- _Entries supplied_:
* Begin *
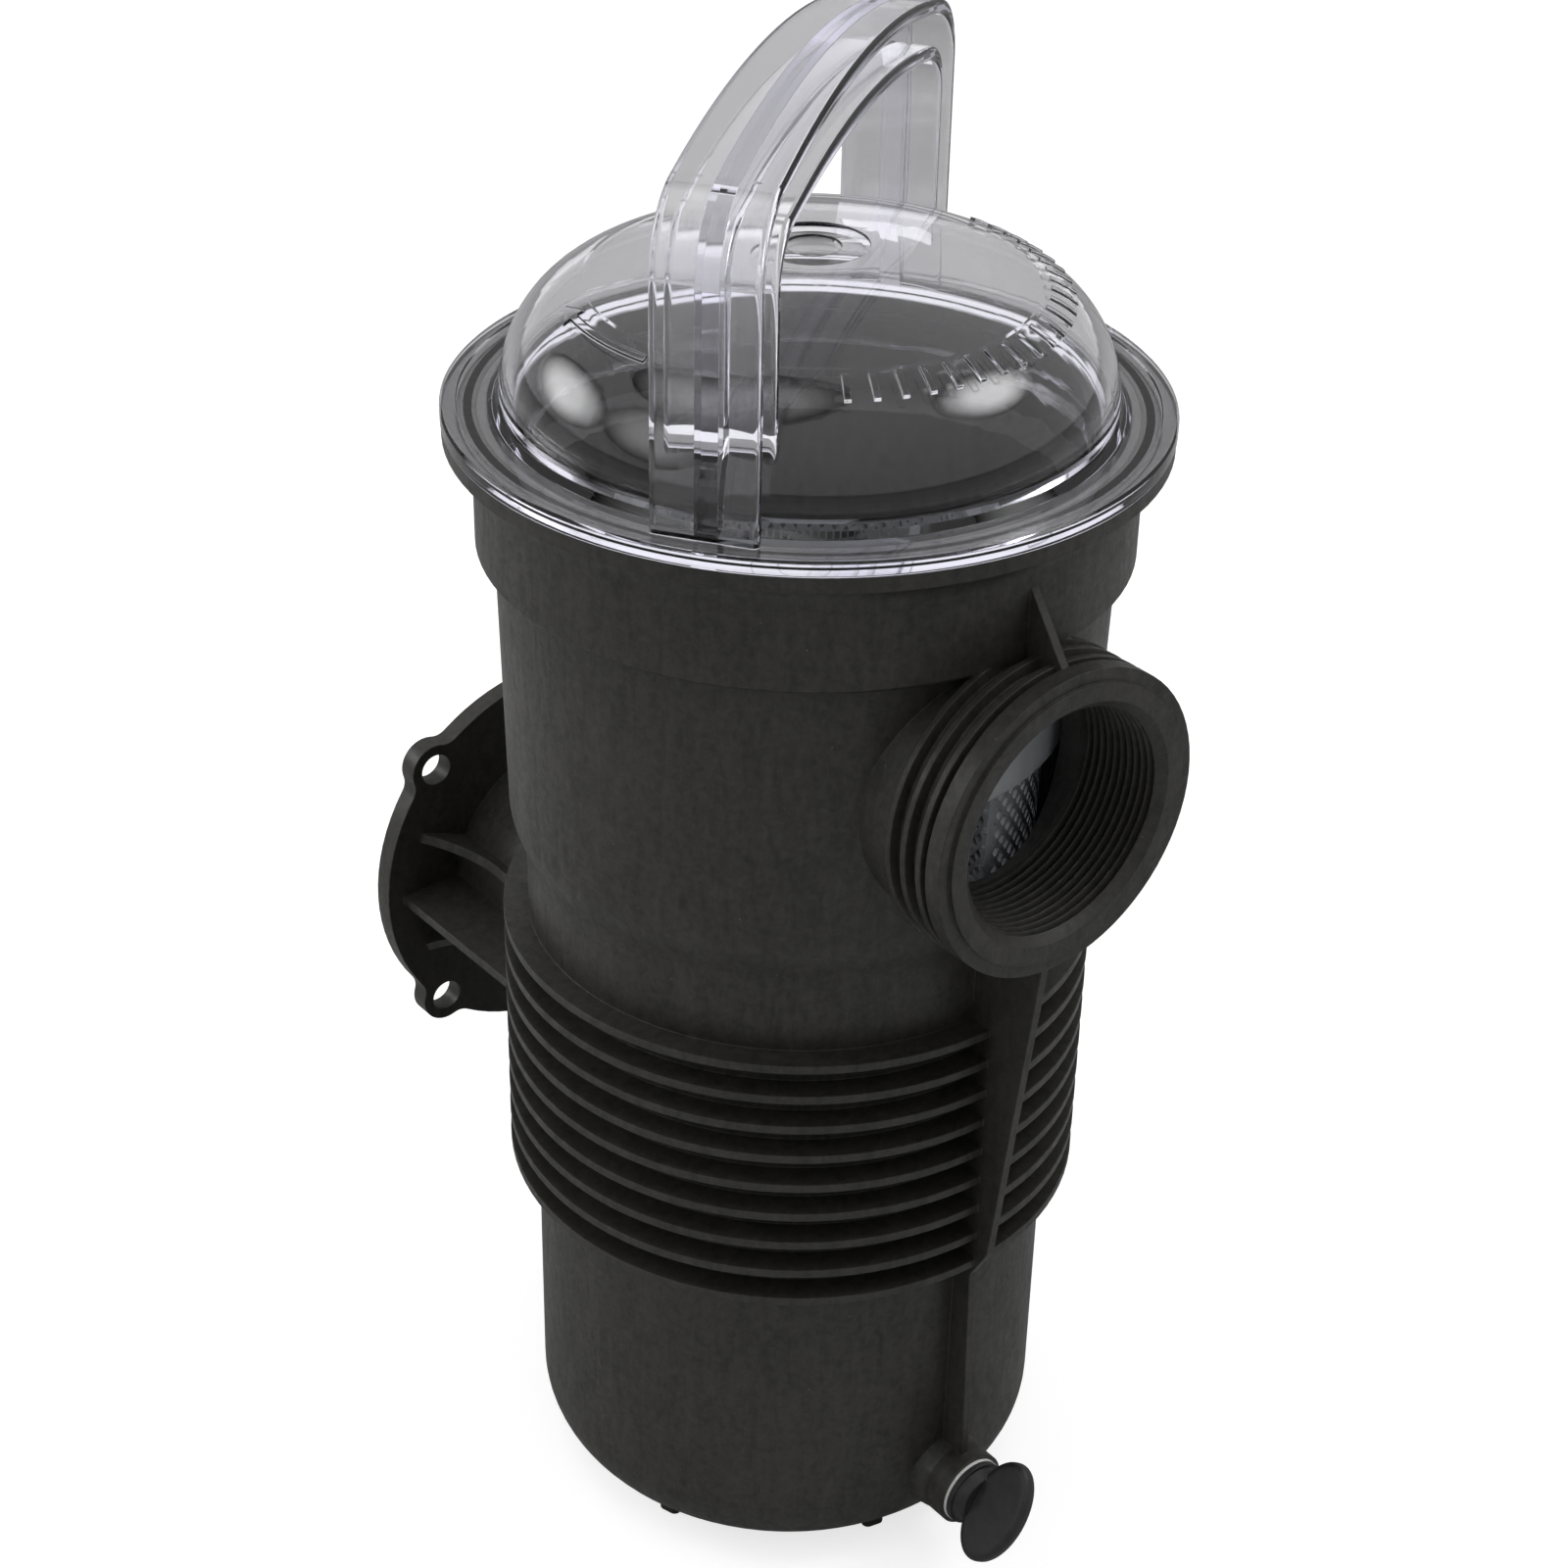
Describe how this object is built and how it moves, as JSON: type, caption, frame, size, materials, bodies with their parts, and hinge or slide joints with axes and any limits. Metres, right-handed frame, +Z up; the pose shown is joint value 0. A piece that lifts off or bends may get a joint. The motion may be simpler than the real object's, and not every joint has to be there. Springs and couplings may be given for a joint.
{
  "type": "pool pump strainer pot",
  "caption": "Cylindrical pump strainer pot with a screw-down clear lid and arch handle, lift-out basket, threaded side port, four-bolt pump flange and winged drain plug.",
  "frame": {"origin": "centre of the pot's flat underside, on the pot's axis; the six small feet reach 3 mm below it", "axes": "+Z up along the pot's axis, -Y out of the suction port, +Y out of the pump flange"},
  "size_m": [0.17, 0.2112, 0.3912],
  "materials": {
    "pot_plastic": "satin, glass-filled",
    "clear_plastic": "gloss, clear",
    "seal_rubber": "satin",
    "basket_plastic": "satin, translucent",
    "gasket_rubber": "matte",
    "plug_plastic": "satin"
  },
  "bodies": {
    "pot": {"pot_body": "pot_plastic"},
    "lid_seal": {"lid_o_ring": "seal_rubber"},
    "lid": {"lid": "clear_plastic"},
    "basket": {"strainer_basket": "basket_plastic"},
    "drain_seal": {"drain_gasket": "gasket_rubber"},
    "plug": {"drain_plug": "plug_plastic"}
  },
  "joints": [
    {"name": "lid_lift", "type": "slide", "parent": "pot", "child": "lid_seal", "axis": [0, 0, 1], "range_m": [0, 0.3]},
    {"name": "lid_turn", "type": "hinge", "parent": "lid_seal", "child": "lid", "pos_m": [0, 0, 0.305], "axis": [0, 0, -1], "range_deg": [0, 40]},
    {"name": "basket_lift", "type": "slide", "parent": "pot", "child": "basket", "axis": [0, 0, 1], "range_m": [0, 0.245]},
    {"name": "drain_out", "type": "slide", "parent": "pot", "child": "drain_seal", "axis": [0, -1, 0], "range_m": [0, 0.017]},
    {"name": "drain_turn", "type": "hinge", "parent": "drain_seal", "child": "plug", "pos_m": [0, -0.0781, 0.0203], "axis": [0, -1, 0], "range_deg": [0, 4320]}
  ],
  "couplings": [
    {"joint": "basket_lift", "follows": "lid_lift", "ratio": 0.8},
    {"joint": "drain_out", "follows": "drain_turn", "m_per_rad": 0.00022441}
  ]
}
* End *
* Begin *
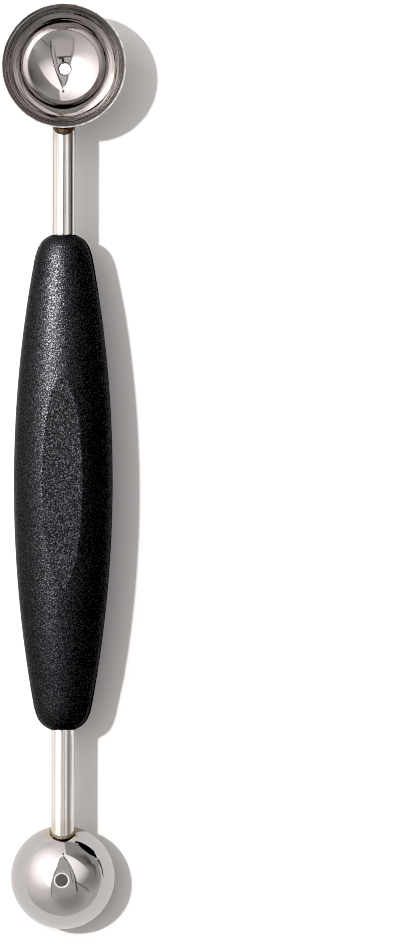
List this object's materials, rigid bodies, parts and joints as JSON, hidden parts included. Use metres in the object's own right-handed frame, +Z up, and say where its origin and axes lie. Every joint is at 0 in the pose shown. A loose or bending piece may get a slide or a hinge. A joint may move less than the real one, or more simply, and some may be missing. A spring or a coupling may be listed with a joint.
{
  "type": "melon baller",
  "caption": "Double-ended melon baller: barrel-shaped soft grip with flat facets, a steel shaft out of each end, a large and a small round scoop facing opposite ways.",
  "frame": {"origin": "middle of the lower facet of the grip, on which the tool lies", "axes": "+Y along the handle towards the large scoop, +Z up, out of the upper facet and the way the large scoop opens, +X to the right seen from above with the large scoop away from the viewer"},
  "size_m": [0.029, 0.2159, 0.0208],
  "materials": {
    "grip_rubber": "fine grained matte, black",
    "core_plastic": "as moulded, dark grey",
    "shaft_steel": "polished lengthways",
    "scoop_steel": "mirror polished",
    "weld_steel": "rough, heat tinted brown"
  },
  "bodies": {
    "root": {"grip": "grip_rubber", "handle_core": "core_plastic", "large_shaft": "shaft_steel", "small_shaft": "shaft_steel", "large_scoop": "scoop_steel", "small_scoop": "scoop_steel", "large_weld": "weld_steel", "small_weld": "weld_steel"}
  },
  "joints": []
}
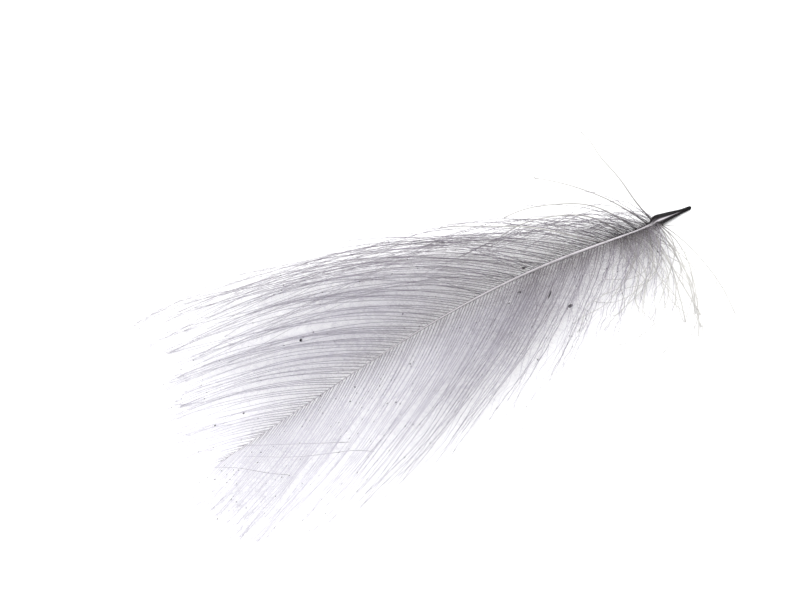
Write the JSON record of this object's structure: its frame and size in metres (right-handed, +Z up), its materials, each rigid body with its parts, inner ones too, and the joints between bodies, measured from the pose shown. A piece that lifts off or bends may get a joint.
* End *
- _What to produce_: Which lines hold the word "materials"? Show each one.

- _Written solution_:
Describe how this object is built and how it moves, as JSON: type, caption, frame, size, materials, bodies with their parts, and hinge or slide joints with axes and any limits. Metres, right-handed frame, +Z up; the pose shown is joint value 0. A piece that lifts off or bends may get a joint. The motion may be simpler than the real object's, and not every joint has to be there. Springs and couplings may be given for a joint.
  "materials": {
List this object's materials, rigid bodies, parts and joints as JSON, hidden parts included. Use metres in the object's own right-handed frame, +Z up, and say where its origin and axes lie. Every joint is at 0 in the pose shown. A loose or bending piece may get a slide or a hinge. A joint may move less than the real one, or more simply, and some may be missing. A spring or a coupling may be listed with a joint.
  "materials": {
Write the JSON record of this object's structure: its frame and size in metres (right-handed, +Z up), its materials, each rigid body with its parts, inner ones too, and the joints between bodies, measured from the pose shown. A piece that lifts off or bends may get a joint.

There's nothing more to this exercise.